The solution to water sampling for determining pollution loads is frequently to continuously monitor flow and intermittently collect water samples. Pollutant loads are then calculated by assuming a uniform pollutant concentration between samples. Many researchers have identified possible sources of errors using this technique particularly during storm runoff events when the concentrations may change rapidly between samples (Richards and Holloway, 1987; Lowrance and Leonard, 1988). These errors may occur because the samples were not close enough together to detect fluctuations in the concentrations (Lathrop, 1986) or because the samples were not taken during the critical portion of a hydrograph (Baker, 1988). Research has shown that different pollutants may reach their peaks at different times during a storm and they may or may not be directly related to the flow (Montgomery and Kennedy, 1986). Inadequate sampling times can cause load calculations to either over or under estimate the actual value. Any errors in measuring pollution loads makes determining trends in water quality very difficult (Baker, 1988). Figure 1 is an example of the type of data set that this project has generated in it's first year. It shows the Illinois River stage as well as baseflow concentrations at the beginning of a small storm (average of last three baseflow grab sample concentrations), pollutant concentration variation during the storm (first 24 samples every 30 minutes and second 24 samples every 60 minutes), and baseflow concentrations after the storm (average of the next three grab sample concentrations).

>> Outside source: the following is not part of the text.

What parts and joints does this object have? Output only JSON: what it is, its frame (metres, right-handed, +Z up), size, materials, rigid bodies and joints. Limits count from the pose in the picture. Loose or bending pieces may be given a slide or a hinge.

Sampling was begun on November 1, 1997 to investigate the optimum sample number and timing on the Illinois River in Arkansas. That original project will result in a database of approximately 650 discrete samples with 6 different water quality parameters covering baseflow conditions as well as 8 storm events at one site and 2 storm events at a second site. Due to the high costs of intense sampling, the original scope was limited to a minimum, particularly with respect to the second site. Many of the comments and reviews received for that proposal pointed out both that there were insufficient samples at the second site for adequate comparison and that the statistical analysis would greatly benefit from sampling additional storms especially in subsequent years. This proposed continuation of the project will address those concerns by sampling an additional 4 storm events at each site, providing an additional 550 discrete samples.

This database will be unique in its sampling intensity and range of coverage and will be a valuable resource for data analysis. The three flow conditions: baseflow, rising stormflow and falling stormflow, will be sampled and compared separately. Statistical methods will be used to compare the data sets with various subsets of the data to determine the optimum number and timing of samples required to determine pollutant loads with high confidence and low bias. This study will be unique since the sampling scheme will be designed to take many more samples during each portion of a hydrograph than would normally be economically feasible, giving enough data points for statistical analysis techniques to be effective for optimizing sampling numbers and strategies. Figure 2 is a preliminary example of the type of statistical analysis that will be performed on the data. It compares the total load calculated for all parameters for the storm shown in figure 1 using all of the measured concentrations, to the loads recalculated after removing every other one , every three out of four and every seven out of eight of the measured concentrations (all subsets are calculated using each of the possible combinations).

The proposed continuation of this project will greatly enhance the ability to determine the differences between sampling sites by increasing the number of storms sampled at both sites, particularly at the second site. This will give the statistical analysis techniques greater ability to determine the effect of stream order on optimum sample number. In addition, due to the abnormally dry weather in the fall of 1997 (only two small storms were sampled at the first site and none at the second), the effect of seasonality on the chemographs will be difficult to determine without additional sampling. The information gained will allow water quality investigators to design sampling schemes for their particular sites and conditions that use only enough samples to adequately characterize pollutant loads and concentrations, saving time and money. It will also increase the precision and accuracy of the load calculations, making assessments of improvements from Best Management Practices from year to year more reliable and assisting in setting more accurate TMDL limits. It will also provide criteria for accepting or rejecting a data set for a particular storm based on sample numbers or timing, saving significant analysis costs. The sampling sites chosen have been and are expected to be of intense interest to the states of Arkansas and Oklahoma with important decisions being based on the calculated pollutant loads. The information gained in this project will greatly facilitate the ability to calculate these loads accurately. The authors have been in contact with and intend to share results with USGS researchers in Wisconsin who are working on similar research. The results of this research will be useful in all parts of the country for optimizing sampling strategies.